I think the Ultegra FD-6800 only exist as a double chainring version? At least up to today. I have the 6800 on one of my bikes and the clicks you are refering to afe probably the one going from high gear (big ring) to low (small)? It leaves the trim click out, making it possible to click one more time towards low (small or towards frame). At least it does so on my bike. Don't know why and don't need trim on my small chaimring since not using it whit smaller cogs on the casette. I have the chain starting scrub at 9:th gear to warn me. Effectively this leaves the front small chainring to work for 8 gears out of 11 which makes trim unnessesary. Take notice that the FD-6800 has a support screw to stabilise it and to finetune the cage's parallelism to the chainrings. Also notte the wire direction should be messured with device put on the deralliur.
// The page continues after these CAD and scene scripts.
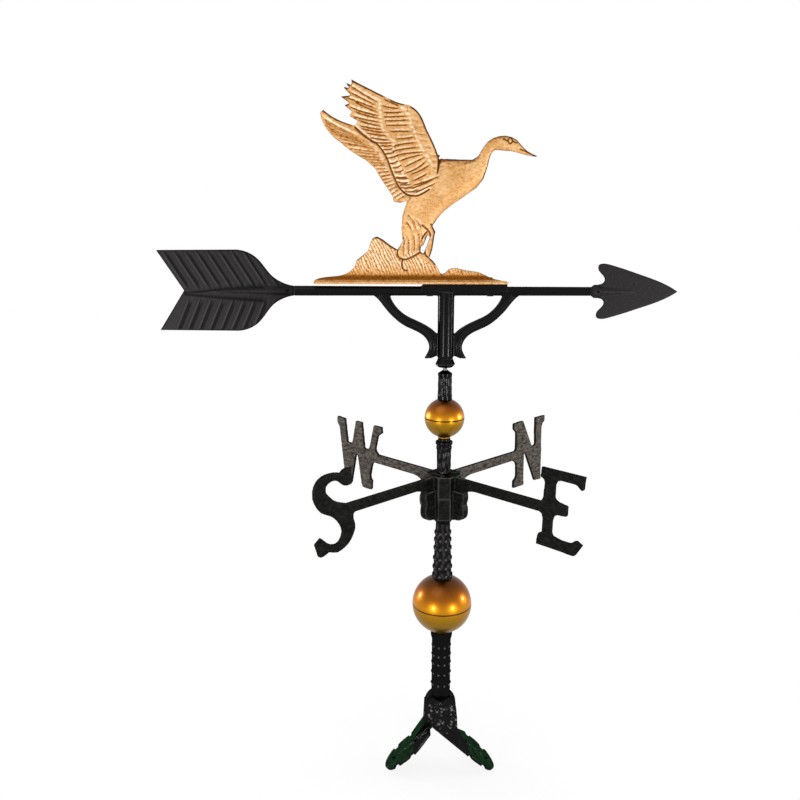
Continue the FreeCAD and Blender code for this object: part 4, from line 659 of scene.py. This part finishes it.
def grass(x, z):
    """Height, painted shade and painted highlight of the grass blades on the duck's mound, with painted shade
    along the mound's foot.

    The blades are a sine 3.4 mm long whose phase is the way across plus half the height, shaken by smooth
    noise. They leave out the legs and the tail in front of the mound, and rise from nothing above the foot.
    """
    mound = (z < 590) & ((x < -53) | (z < 572 - 0.75 * np.abs(x + 40)) | (z < 556) | (x > -8))
    mound &= ~((x > -52) & (x < -12) & (z > 571))
    phase = x + 0.5 * (z - 536) + 2.2 * soft_noise(x, z, 16, 3) + 0.6 * soft_noise(x, z, 5, 4)
    blade = np.sin(phase * math.tau / 3.4)
    growth = rising(z, 541, 547) * mound
    foot = 0.75 * bell(z - 542.5, 4.0) * (z < 556)
    foot = np.where(z > 539.5, foot, foot * 0.25)
    painted_shade = np.maximum(0.5 * np.clip(-blade, 0, 1) ** 1.5 * growth, foot)
    return 0.45 * blade * growth, painted_shade, np.clip(blade, 0, 1) ** 2 * rising(z, 548, 556) * mound


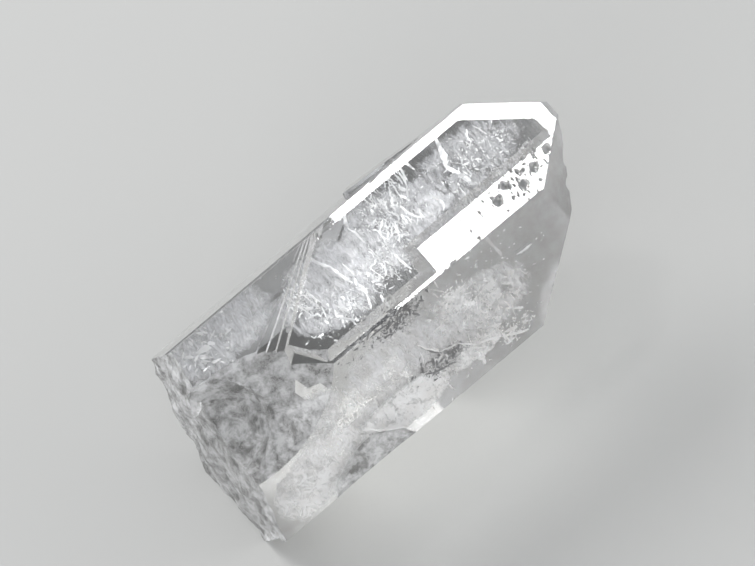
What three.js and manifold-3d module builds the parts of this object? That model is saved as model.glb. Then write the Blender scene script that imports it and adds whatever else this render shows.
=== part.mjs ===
// A clear quartz crystal, broken from its matrix. It is a six-sided prism with a rhombohedral tip, raised
// growth layers on its upper face, a second crystal grown onto its root in the same orientation, and
// conchoidal fractures where it was broken off. It grew as one piece, so it is one solid.
//
// Millimetres, +Z up. The crystal lies on its lower prism face. Its long axis, the c axis, runs along +X from
// the broken root to the tip, and +Y is to the left of somebody who looks from the root to the tip. It is
// worked out with the c axis on the X axis and the root near X = 0, and set down on its face at the end.
import * as THREE from "three";
import { ConvexGeometry } from "three/addons/geometries/ConvexGeometry.js";
import { ImprovedNoise } from "three/addons/math/ImprovedNoise.js";
import { mergeVertices } from "three/addons/utils/BufferGeometryUtils.js";
import Module from "manifold-3d";

const wasm = await Module();
wasm.setup();
const noise = new ImprovedNoise();

// Driving dimensions. The prism has a corner on +Y and on -Y.
const PRISM_SIDE = 18; // width of a prism face, and the distance from the c axis to a corner
const PRISM_FLAT = PRISM_SIDE * Math.cos(Math.PI / 6); // from the c axis to the middle of a face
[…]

Best to look in the manual found on Shimano.com.


----------



## adjtogo (Nov 18, 2006)

I have Ultegra 6800 on my Lynskey R255. It definitely is an 11 speed and has two chainrings on the front sprocket. The back has 11 cogs. I can shift several cogs at once in the rear. I have no problem with chain rub, but I don't cross chain neither.


----------



## Dunbar (Aug 8, 2010)

There is no triple option on 6800. What you are describing sounds like Shimano's standard trim function. On the big ring you lightly depress the the downshift button. On the small ring you push the brake lever over 1/2" or so. I haven't used 6800 so I can't say for sure it functions this way but that's how 5700 and 6700 work.


----------



## 007david (Dec 24, 2007)

Yeah, that's the trim function. On the 11 speed mechanical groups shimano tried to replicate some of the electronic, and so there's a lower and upper trim. The lower is similar to the way Di2 shifts just enough to drop, then moves the cage more to not rub; and the upper is again akin in shifting a little farther than its resting position, then the trim makes it right again.

I'd read up on the installation/setup of the shifter and FD since with the 6800 it's not exactly the same as previous groups.


----------



## rose.johnp (Jul 20, 2011)

Thanks, after some more googling, it us the trim. It feels in-efficient compared to the old DA I'm riding. He took it into the shop, they seem to have it tuned up now. Thanks for your input.


----------